For two straight off seasons, Steelers Nation has fretted and fidgeted while watching the Steelers asking the question “What IF.” The big “What IF” of course was “What if Le’Veon Bell had been playing?”
Going into the playoff loss to the Ravens in 2014 (2015, actually) Bell’s absence represented a loss of 34% of the Steelers total offense. It is harder to calculate the impact of Le’Veon Bell’s absence in the 2015 postseason because Bell missed the majority of the season injured or suspended.
But it is quite possible that Ryan Shazier and Ben Roethlisberger’s late game heroics wouldn’t have been necessary against the Bengals had Bell been available to kill the clock in the 4th.
In Pittsburgh’s wild card win against the Dolphins, Steelers Nation finaly got to see their “What IF” come true. So how did that work out?
- Le’Veon Bell ran 29 times for 167 yards and scored two touchdowns. In the process, Le’Veon Bell broke the Pittsburgh Steelers single game post-season rushing record.
Let’s restate that: In his first post season appearance, Le’Veon Bell broke the Pittsburgh Steelers single-game playoff rushing record. Now consider what that really means. Had Le’Veon Bell broken this record, say, for the San Francisco 49ers, he wouldn’t have turned many heads, no disrespect to Roger Craig or Rickey Waters.
- But Le’Veon Bell broke the Pittsburgh Steelers playoff rushing record for a single game.
This is the same franchise that has sent Jerome Bettis, Franco Harris and John Henry Johnson (you forgot about him, didn’t you?) to the Pro Football Hall of Fame. It is the team that gave Willie Parker, holder of the Super Bowl record for the longest run from scrimmage, his shot in the NFL.

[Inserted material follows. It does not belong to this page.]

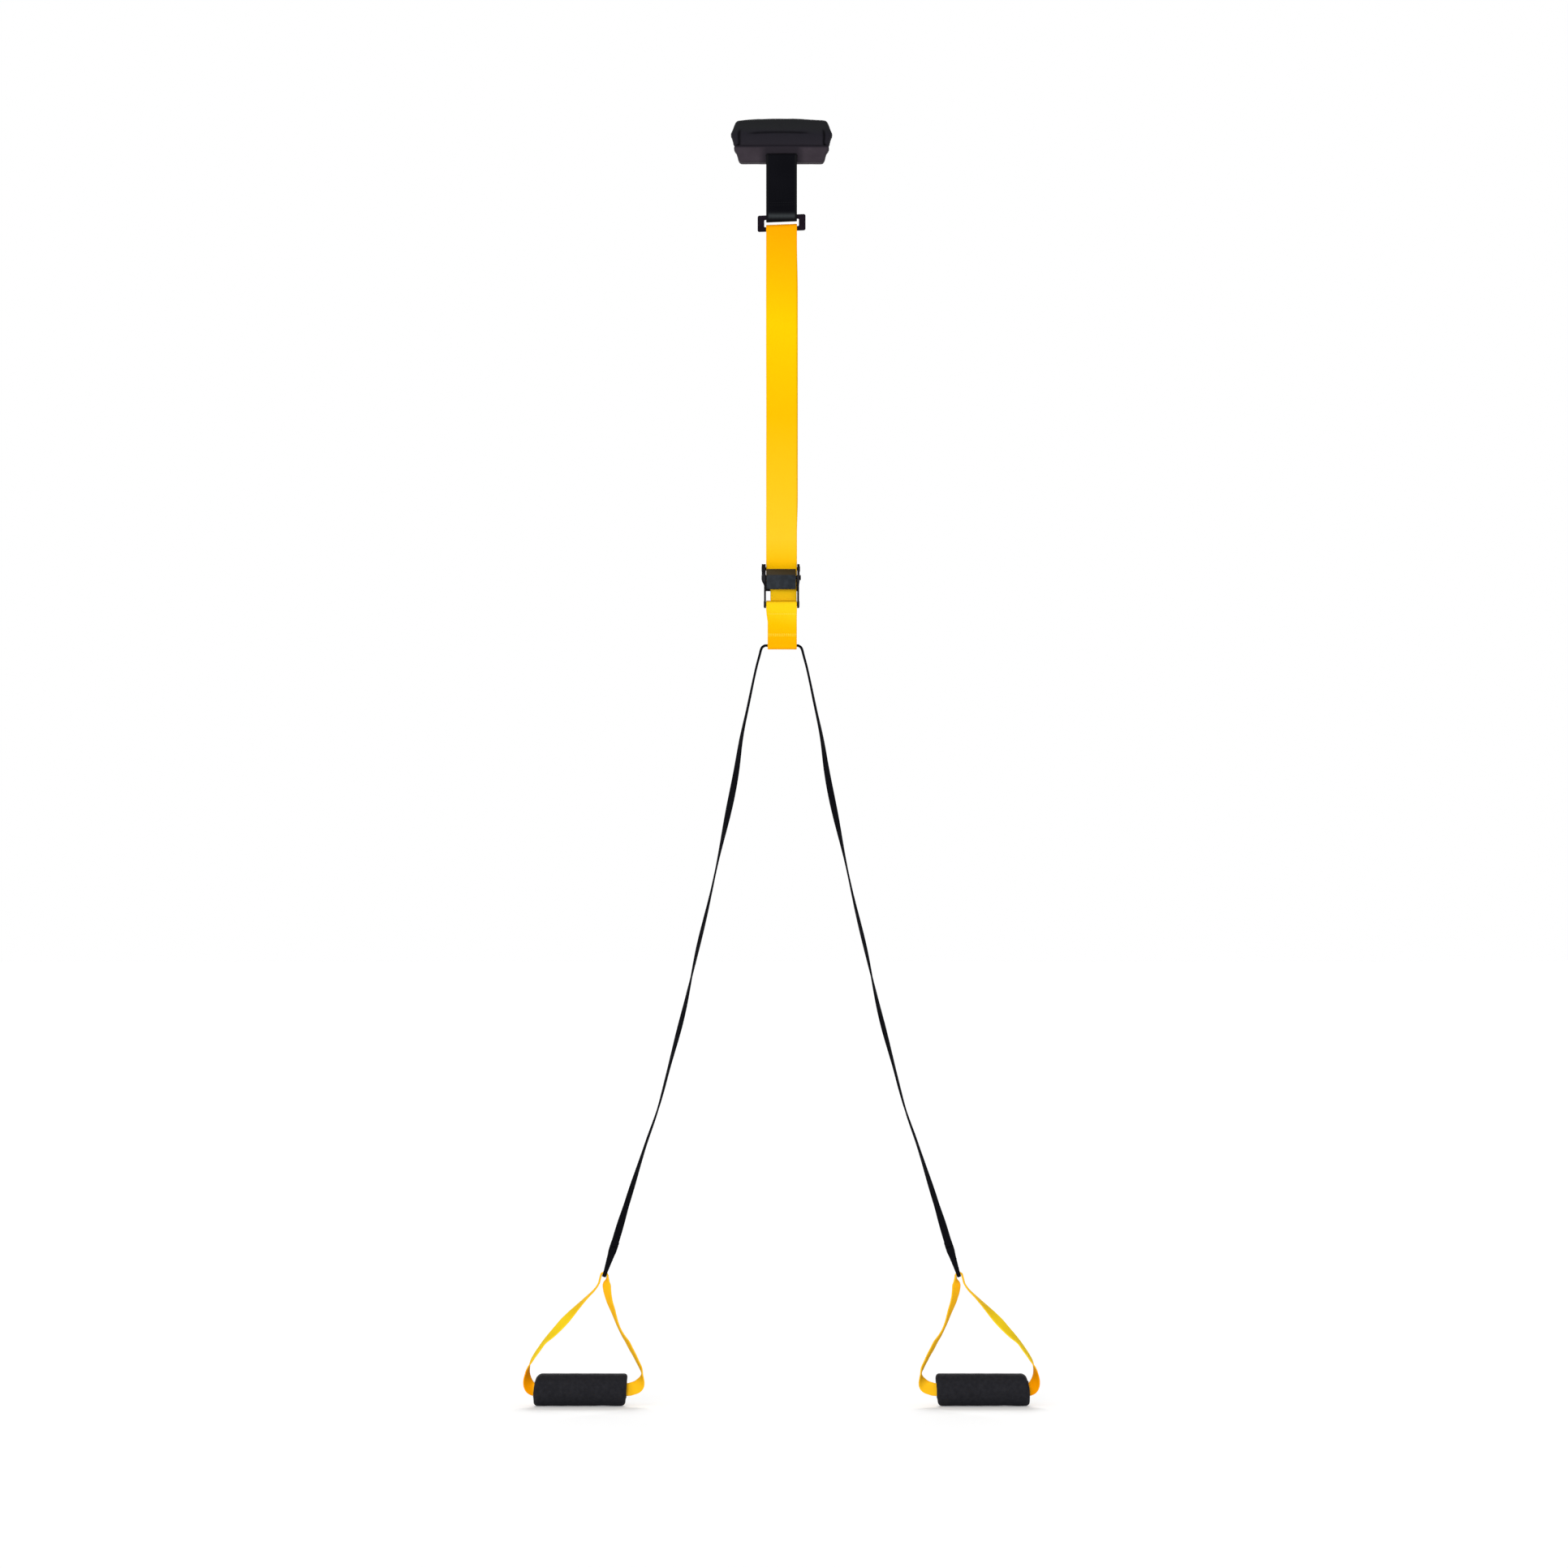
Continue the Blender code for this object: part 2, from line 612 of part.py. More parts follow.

What’s more amazing is the way in which Le’Veon Bell broke the record. As Peter King, who is no Steelers cheerleader, observed:
Watch the man. He’s got the oddest rushing style in football today. “The Great Hesitator,” Phil Simms called him on CBS, and that’s just about perfect. Usually, Bell lines up as the classic I-back, seven yards deep, and when he takes a handoff from Ben Roethlisberger, he’ll take a couple of jab steps toward a hole and almost stop in his tracks. Denver, under Mike Shanahan, had a one-cut running style; the back was told to hit up in the hole immediately—that charging into the hole was the one cut. Most coaches decry what they call pussyfooting.
Peter King then backed up his argument with a statistic, that someone on his staff deserves a ton of credit for unearthing:
I find this amazing: Emmitt Smith, the all-time rushing king, gained 860 yards in his best seven-game stretch. That’s 142 yards less than Bell’s current seven-game run.
So in other words, in the space of just 8 games, Le’Veon Bell broken a record set by one Steelers Hall of Fame running back that another Steelers Hall of Fame Running back couldn’t touch, and rushed for 142 yards more than Emmitt Smith rushed for during his best seven-game stretch.
A little bit of research reveals that it’s not unusual for a Steelers running back to break the century mark in his playoff debut.
- Barry Foster ran for 104 yards on 20 carries in the 1992 Steelers playoff loss to the Bills
- Jerome Bettis ran for 102 yards in the Steelers 1996 playoff win against the Colts, although he injured himself
- Merril Hoge rushed for 100 yards even in the 1989 Steelers New Year’s Eve upset of the Oilers
Rashard Mendenhall, Bam Morris, Frank Pollard and Rocky Bleier also had 100 yard (or near 100 yard) performances early in their careers, but these came after their first post season game.
All impressive efforts, to be certain. But if you really want to appreciate what Le’Veon Bell accomplished, look no further than to the comments made by Ben Roethlisberger:
I’ll never forget when Charlie Batch was here, he used to always tell me about how he would hand off and just watch Barry Sanders. I am not trying to put Le’Veon with Barry Sanders yet, but it is fun to sit and watch and just see what he is going to do because he is incredibly talented.
So if you’re keeping track at home, in addition to outperforming 3 Steelers Hall of Fame running backs, Le’Veon Bell’s playoff performance against the Dolphins has now drawn comparisons to two other non-Steelers Hall of Fame running backs.
During Le’Veon Bell took a lot of heat during his rookie season with a lot of journalists both inside (see John Stiegerwald) and outside of Pittsburgh doubting his ability. Steel City Insider’s Jim Wexell took the time to compare his game-by-game results to Walter Payton’s rookie campaign, despite getting needled about it on social media from some of his peers.
- Three seasons, a couple of injuries, 2 suspensions, and 1 playoff game later, Bell is getting the last laugh.
As Ben Roethlisberger cautioned, it is still too early to categorize Bell alongside the Smiths, Harris, Sanders, and Paytons of NFL lore, but in Le’Veon Bell, the Pittsburgh Steelers certainly have a special running back.